*Task*:
Repeat everything from the line holding "# Gate stub: drawn" to the line holding "obj.parent = None", inclusive, exactly. Leave out the rest.

*Data section*:
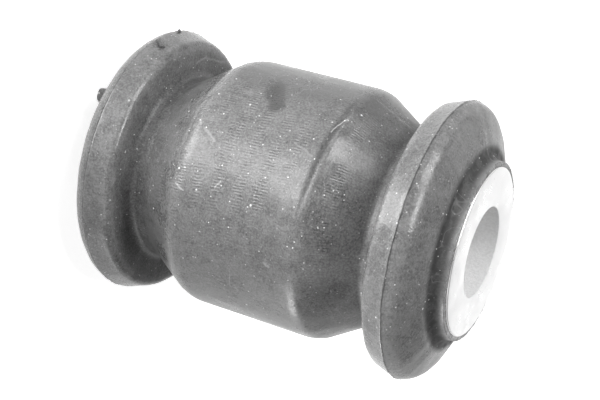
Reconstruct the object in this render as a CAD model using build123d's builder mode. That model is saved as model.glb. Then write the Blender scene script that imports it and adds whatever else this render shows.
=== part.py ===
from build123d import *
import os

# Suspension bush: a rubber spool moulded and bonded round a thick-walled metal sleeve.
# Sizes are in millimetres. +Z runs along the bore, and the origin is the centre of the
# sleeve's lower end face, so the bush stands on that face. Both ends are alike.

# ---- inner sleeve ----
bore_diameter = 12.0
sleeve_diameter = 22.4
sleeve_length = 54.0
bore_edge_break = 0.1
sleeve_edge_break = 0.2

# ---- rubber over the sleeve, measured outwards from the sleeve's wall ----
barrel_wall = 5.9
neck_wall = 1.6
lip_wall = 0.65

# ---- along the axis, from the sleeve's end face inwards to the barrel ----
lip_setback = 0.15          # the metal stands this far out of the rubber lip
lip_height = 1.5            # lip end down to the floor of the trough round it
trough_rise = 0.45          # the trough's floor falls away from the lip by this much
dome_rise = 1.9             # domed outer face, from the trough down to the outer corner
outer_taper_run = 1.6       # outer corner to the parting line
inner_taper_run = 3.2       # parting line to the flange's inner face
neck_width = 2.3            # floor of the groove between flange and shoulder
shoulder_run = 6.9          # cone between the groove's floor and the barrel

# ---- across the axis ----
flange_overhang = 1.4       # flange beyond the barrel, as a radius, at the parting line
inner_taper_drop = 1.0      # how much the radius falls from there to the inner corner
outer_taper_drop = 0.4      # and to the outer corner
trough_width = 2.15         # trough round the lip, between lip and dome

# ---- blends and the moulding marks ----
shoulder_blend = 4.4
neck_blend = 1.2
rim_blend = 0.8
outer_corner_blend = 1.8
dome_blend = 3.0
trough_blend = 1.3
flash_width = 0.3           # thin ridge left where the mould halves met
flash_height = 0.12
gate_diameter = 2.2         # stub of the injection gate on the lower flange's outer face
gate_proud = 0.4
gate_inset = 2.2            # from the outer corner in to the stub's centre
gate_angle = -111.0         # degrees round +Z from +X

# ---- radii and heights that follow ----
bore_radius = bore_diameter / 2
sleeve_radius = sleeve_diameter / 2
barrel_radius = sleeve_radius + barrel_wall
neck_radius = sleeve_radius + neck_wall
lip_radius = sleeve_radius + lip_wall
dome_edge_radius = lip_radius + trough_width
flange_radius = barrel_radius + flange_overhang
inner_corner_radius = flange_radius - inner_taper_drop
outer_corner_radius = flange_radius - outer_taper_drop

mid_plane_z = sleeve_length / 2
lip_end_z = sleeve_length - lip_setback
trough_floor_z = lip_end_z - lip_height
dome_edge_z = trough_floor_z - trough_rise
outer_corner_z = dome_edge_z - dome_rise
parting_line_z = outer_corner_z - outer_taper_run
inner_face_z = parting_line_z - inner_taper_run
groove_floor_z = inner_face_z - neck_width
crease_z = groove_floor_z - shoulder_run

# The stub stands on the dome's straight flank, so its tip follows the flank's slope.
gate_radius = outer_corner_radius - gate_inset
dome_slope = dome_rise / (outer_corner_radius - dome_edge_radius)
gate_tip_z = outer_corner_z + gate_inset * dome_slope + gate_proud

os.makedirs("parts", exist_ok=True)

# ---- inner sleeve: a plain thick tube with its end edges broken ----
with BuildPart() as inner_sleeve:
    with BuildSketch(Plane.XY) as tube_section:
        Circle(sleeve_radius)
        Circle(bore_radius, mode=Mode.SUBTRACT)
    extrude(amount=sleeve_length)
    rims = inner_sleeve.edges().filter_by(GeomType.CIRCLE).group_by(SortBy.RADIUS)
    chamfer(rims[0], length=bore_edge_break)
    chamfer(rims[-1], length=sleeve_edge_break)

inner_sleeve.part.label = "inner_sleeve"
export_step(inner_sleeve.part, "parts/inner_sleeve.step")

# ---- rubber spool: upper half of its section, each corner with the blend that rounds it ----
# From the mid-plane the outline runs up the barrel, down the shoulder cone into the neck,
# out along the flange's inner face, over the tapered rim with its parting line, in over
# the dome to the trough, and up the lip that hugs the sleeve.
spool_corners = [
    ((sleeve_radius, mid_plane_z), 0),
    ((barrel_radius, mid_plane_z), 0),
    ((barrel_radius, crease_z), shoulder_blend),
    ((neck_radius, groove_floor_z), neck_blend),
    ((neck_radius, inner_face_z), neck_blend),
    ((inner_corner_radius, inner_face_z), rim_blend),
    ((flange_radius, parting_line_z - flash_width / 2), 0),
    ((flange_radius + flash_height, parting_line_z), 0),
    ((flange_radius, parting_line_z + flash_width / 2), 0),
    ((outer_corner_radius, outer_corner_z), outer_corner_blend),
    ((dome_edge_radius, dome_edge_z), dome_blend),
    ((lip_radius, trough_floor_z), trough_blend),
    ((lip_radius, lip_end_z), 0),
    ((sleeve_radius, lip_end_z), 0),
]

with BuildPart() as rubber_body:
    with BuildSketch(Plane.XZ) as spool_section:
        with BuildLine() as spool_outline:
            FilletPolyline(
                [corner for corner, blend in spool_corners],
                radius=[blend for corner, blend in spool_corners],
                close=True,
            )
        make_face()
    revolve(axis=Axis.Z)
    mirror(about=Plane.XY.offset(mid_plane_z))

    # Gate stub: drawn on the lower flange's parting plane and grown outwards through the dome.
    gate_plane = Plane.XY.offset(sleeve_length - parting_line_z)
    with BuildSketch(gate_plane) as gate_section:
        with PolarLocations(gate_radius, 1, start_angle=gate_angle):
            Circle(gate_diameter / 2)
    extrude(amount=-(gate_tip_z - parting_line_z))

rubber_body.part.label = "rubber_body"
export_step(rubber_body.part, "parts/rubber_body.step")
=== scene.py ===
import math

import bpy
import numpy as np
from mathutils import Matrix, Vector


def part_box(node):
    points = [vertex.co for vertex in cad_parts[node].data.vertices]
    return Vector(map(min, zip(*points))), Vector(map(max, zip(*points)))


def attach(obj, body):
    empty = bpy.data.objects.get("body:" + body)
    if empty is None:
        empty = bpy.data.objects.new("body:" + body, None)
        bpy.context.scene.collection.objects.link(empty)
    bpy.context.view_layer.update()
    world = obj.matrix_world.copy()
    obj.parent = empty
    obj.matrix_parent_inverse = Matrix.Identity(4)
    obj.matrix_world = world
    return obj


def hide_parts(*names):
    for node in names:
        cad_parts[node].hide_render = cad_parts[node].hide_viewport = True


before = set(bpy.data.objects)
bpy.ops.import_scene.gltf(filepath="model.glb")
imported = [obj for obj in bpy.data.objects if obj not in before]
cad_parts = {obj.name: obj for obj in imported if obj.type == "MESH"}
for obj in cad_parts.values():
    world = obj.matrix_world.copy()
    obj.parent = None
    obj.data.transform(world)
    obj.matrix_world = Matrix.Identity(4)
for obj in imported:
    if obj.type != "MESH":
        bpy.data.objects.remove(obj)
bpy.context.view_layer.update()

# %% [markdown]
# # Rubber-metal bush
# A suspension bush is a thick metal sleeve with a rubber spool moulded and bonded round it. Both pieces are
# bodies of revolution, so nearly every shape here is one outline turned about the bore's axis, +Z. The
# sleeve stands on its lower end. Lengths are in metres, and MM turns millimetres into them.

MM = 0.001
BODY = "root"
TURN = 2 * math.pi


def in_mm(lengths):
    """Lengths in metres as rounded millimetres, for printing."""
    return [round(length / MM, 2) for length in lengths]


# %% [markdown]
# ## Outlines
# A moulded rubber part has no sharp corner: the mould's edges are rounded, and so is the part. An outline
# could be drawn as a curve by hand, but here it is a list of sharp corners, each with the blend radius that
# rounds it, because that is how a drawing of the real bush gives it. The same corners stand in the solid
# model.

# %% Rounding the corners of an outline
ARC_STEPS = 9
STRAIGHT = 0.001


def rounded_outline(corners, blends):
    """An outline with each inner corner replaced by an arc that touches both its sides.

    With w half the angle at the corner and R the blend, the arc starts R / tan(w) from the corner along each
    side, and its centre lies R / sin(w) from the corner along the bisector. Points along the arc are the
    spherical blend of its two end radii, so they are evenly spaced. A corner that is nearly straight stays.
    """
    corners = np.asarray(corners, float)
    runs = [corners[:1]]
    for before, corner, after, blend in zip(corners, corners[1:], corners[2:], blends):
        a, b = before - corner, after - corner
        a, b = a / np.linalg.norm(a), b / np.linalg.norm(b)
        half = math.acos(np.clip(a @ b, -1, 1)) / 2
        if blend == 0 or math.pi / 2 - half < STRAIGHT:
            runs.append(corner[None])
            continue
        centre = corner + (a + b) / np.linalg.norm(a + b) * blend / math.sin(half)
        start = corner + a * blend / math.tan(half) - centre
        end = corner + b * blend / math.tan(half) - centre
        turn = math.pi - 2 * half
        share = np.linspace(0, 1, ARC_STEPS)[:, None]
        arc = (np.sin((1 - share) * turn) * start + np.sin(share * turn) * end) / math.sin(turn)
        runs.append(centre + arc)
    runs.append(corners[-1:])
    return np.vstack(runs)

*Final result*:
    # Gate stub: drawn on the lower flange's parting plane and grown outwards through the dome.
    gate_plane = Plane.XY.offset(sleeve_length - parting_line_z)
    with BuildSketch(gate_plane) as gate_section:
        with PolarLocations(gate_radius, 1, start_angle=gate_angle):
            Circle(gate_diameter / 2)
    extrude(amount=-(gate_tip_z - parting_line_z))

rubber_body.part.label = "rubber_body"
export_step(rubber_body.part, "parts/rubber_body.step")
=== scene.py ===
import math

import bpy
import numpy as np
from mathutils import Matrix, Vector


def part_box(node):
    points = [vertex.co for vertex in cad_parts[node].data.vertices]
    return Vector(map(min, zip(*points))), Vector(map(max, zip(*points)))


def attach(obj, body):
    empty = bpy.data.objects.get("body:" + body)
    if empty is None:
        empty = bpy.data.objects.new("body:" + body, None)
        bpy.context.scene.collection.objects.link(empty)
    bpy.context.view_layer.update()
    world = obj.matrix_world.copy()
    obj.parent = empty
    obj.matrix_parent_inverse = Matrix.Identity(4)
    obj.matrix_world = world
    return obj


def hide_parts(*names):
    for node in names:
        cad_parts[node].hide_render = cad_parts[node].hide_viewport = True


before = set(bpy.data.objects)
bpy.ops.import_scene.gltf(filepath="model.glb")
imported = [obj for obj in bpy.data.objects if obj not in before]
cad_parts = {obj.name: obj for obj in imported if obj.type == "MESH"}
for obj in cad_parts.values():
    world = obj.matrix_world.copy()
    obj.parent = None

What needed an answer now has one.